Lucas, the father of Star Wars who handed it off to another generation to become the grandfather of Star Wars, even gave him some advice that sounds straight out of the Obi-Wan playbook.

“He told me just trust my instincts, you know?” Howard says with a laugh. “I know he kind of fundamentally feels like, first and foremost, [these films are] sort of for 12-year-old boys, and yet even he knows that it’s grown so far beyond that, and the fans have grown with the series in a great, important way. So he didn’t offer a lot of advice except, ‘You’ll get this.’”

That brief set visit became a longer one. And a longer one.

“He had intended to just kind of stop by and say hi, and he stayed five hours,” Kennedy says. “There’s even one little moment in a scene that — I can’t tell you what, sorry — but in the scene on the Millennium Falcon where George said, ‘Why doesn’t Han just do this.’”

In other words, George Lucas helped direct a small part of Solo.

“It actually is a funny little bit that will probably get a laugh,” Kennedy says. “And Ron happened to be by the monitor and not inside the Falcon and he goes, ‘Oh that’s a great idea,’ and ran in and said, ‘George wants us to do this.’ So that was pretty cool. I think George felt pretty great about that. He could revisit these characters, and I think he felt so comfortable, obviously with Ron being there, that it was just fun for him.

Lucas’ final wisdom for his old American Graffiti actor: “just enjoy this.”

Winter, 2018:

“And I really have enjoyed it,” Howard says. “It’s a fun tone. And of course, with the Kasdans writing it and it being a young Han Solo movie, there’s this swagger, and there’s this sense of humor and this kind of youthful emotion and intensity.”

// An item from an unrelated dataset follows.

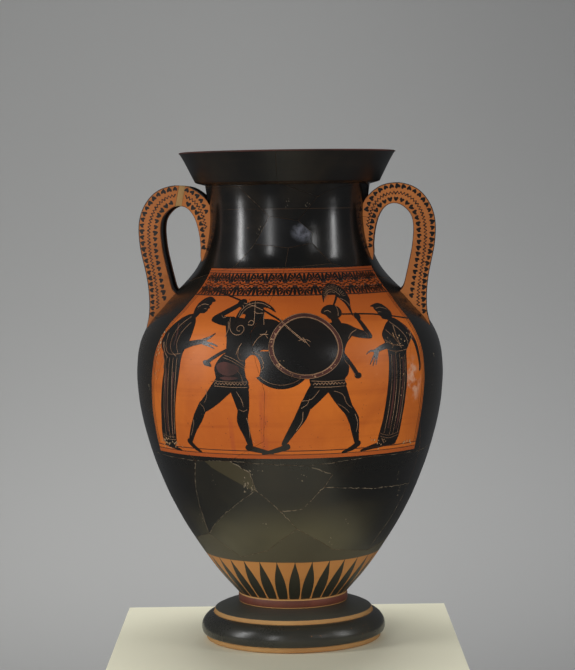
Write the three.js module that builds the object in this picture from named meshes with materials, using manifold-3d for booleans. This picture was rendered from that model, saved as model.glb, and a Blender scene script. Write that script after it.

Howard even found a little inspiration from one of his recent films. “I found myself sort of drawing upon the movie Rush, and that intensity. After all, in another universe, Han would’ve probably been a Formula One race driver or something, you know? He has that kind of sensibility and talent.”

Fast. That’s how George Lucas described Star Wars to Howard back in 1972. Fast.

That also describes just how quickly 45 years can go by. Strangely, you can end up close to where it all began.